Materials provided start
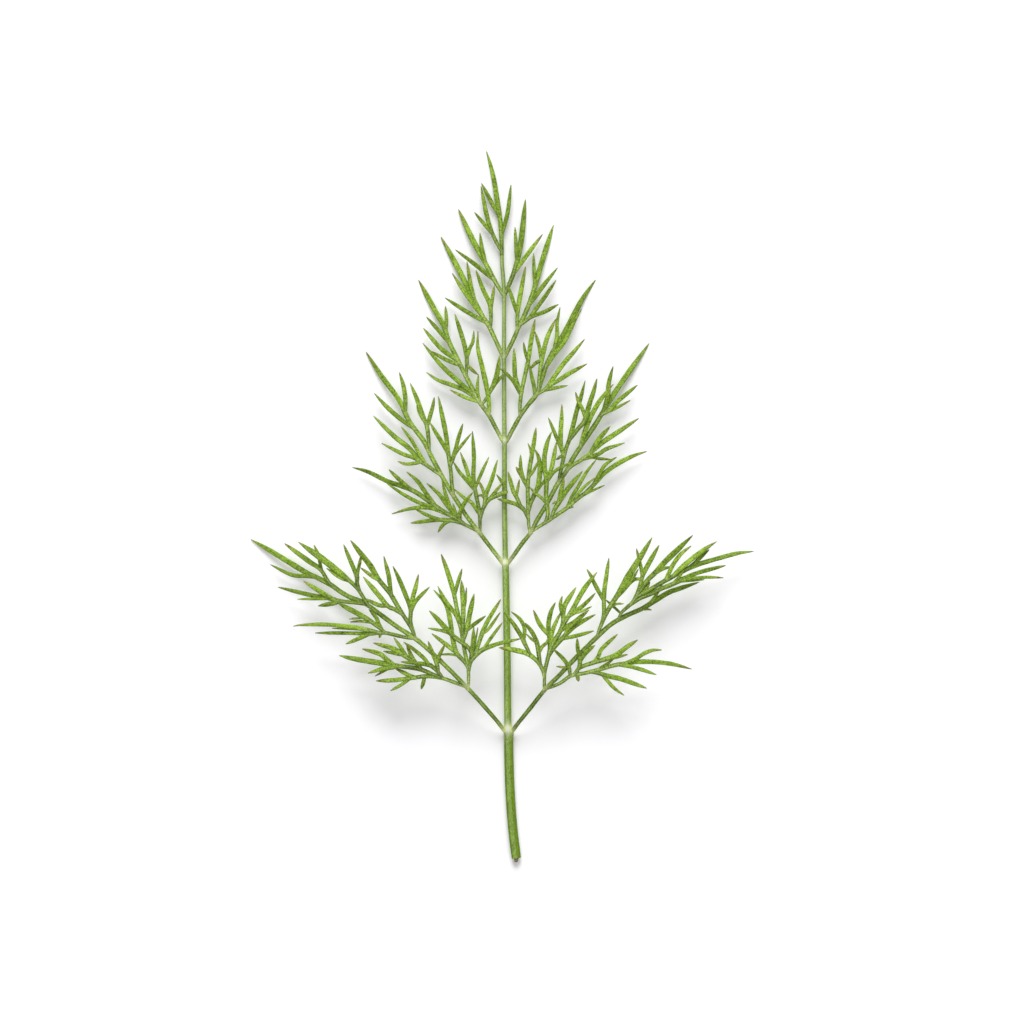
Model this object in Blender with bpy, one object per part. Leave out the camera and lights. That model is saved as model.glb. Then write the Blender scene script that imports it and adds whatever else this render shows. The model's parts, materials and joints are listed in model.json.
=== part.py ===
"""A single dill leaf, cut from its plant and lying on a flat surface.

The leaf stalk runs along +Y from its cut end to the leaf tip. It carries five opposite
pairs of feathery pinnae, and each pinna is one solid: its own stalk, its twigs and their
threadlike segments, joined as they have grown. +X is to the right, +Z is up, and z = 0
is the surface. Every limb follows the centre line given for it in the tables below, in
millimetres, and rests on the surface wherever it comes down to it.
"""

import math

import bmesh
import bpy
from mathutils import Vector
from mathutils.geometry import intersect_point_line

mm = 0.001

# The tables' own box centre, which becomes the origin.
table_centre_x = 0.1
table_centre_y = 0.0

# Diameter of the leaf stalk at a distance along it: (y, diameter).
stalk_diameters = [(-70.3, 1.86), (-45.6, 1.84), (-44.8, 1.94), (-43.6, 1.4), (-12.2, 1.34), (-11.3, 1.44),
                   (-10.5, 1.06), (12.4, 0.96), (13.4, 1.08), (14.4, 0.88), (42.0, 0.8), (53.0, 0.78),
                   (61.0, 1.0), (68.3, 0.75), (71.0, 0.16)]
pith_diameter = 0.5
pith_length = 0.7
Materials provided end
Materials provided start
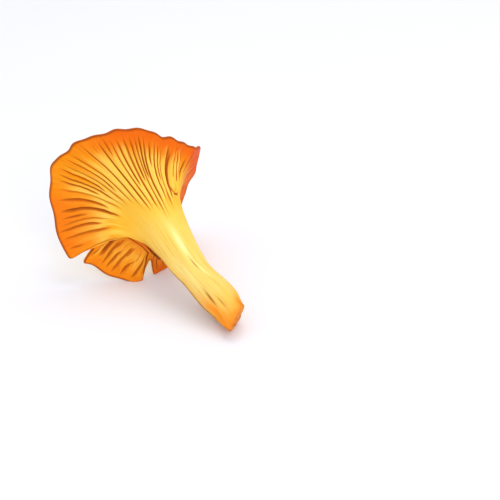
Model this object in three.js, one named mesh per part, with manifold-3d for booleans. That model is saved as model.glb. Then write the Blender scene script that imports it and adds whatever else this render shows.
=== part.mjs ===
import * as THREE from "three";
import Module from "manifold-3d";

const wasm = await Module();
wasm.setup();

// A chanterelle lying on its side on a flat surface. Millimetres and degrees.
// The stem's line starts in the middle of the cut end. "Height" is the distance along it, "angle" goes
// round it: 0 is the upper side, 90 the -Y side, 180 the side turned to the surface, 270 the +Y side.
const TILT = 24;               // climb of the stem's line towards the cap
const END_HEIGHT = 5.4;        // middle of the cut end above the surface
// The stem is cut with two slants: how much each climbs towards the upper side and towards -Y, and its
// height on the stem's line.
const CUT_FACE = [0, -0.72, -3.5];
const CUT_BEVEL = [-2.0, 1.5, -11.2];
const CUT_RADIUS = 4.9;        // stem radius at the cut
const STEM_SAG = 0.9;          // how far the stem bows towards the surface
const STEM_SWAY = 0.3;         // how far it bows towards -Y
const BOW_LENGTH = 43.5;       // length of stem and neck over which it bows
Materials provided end
**Set task**
Reproduce, exactly as written, the stretch of lines whose first line is the one with "Model this object in Blender" and whose last line is the one with "import math".

**Solution**
Model this object in Blender with bpy, one object per part. Leave out the camera and lights. That model is saved as model.glb. Then write the Blender scene script that imports it and adds whatever else this render shows. The model's parts, materials and joints are listed in model.json.
=== part.py ===
"""A single dill leaf, cut from its plant and lying on a flat surface.

The leaf stalk runs along +Y from its cut end to the leaf tip. It carries five opposite
pairs of feathery pinnae, and each pinna is one solid: its own stalk, its twigs and their
threadlike segments, joined as they have grown. +X is to the right, +Z is up, and z = 0
is the surface. Every limb follows the centre line given for it in the tables below, in
millimetres, and rests on the surface wherever it comes down to it.
"""

import math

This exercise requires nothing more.